I am a fan of Miriam Toews, a Canadian writer whose characters and stories are often derived from her experiences growing up in a strict Mennonite community outside Toronto (a religion and life which she ultimately rejected). It clearly was not a joyous upbringing. Toews was also scarred by the suicide of her father and her sister, and the impact of suicide is also a recurring theme in her work.
You would think these source materials would make her books dark and depressing, but the ones I have read by her are darkly funny, and have strong, intelligent women protagonists. The one exception I can name would be her 2018 novel, Women Talking, which a serious work of fiction about the real life horrors endured by women in a Mennonite community in Bolivia.
Fight Night is her latest novel. It is a quirky, sometimes laugh-out-loud funny story about a multigenerational trio of strong, spirited, and somewhat dysfunctional women. Swiv, the main narrator, is a precocious nine-year old girl who has been kicked out of school for fighting. Mooshie, her mother, is pregnant, by whom is not known, and preoccupied with her life in the theater. Mooshie also appears to be mentally unstable, and this is sort of a mystery for most of the book. She leaves Swiv with her mother, Elvira, who is fighter of a different sort – a survivor who rages against the vicissitudes of old age. In Swiv and Elvira, Toews has created a very entertaining duo. They care for each other as they both quietly worry about death and abandonment, and they take in little life lessons during their rather ordinary days together.

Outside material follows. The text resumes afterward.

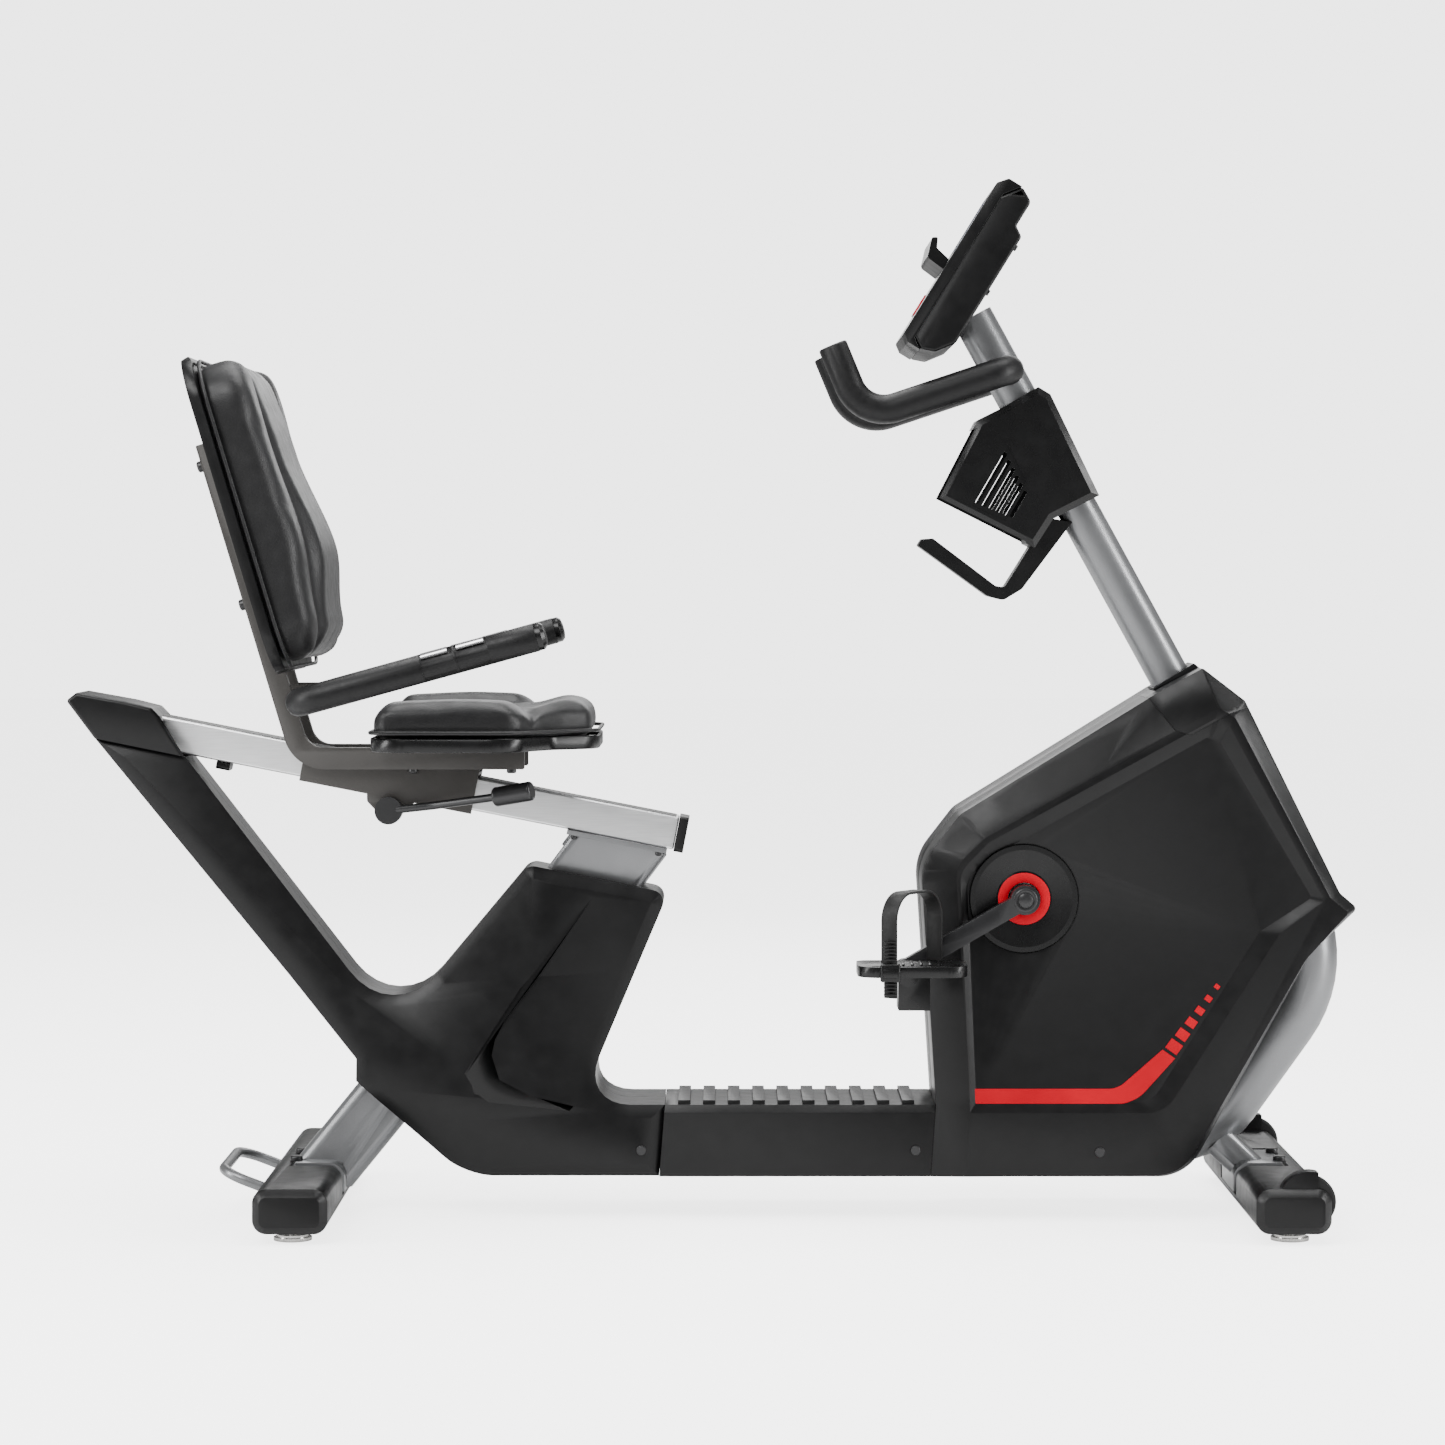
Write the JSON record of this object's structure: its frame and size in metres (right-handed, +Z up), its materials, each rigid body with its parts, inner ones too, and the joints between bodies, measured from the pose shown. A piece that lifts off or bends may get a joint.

There isn’t much plot in the first part – we come to understand the characters and their many trials and tribulations through their conversations with each other and through Swiv’s very humorous narrations. In the second half, Swiv and Elvira fly to Fresno, California to reconnect with some elderly cousins and have some more entertaining misadventures before returning home to Mooshie, who is nearing her due date. A funny but very bittersweet ending ensues.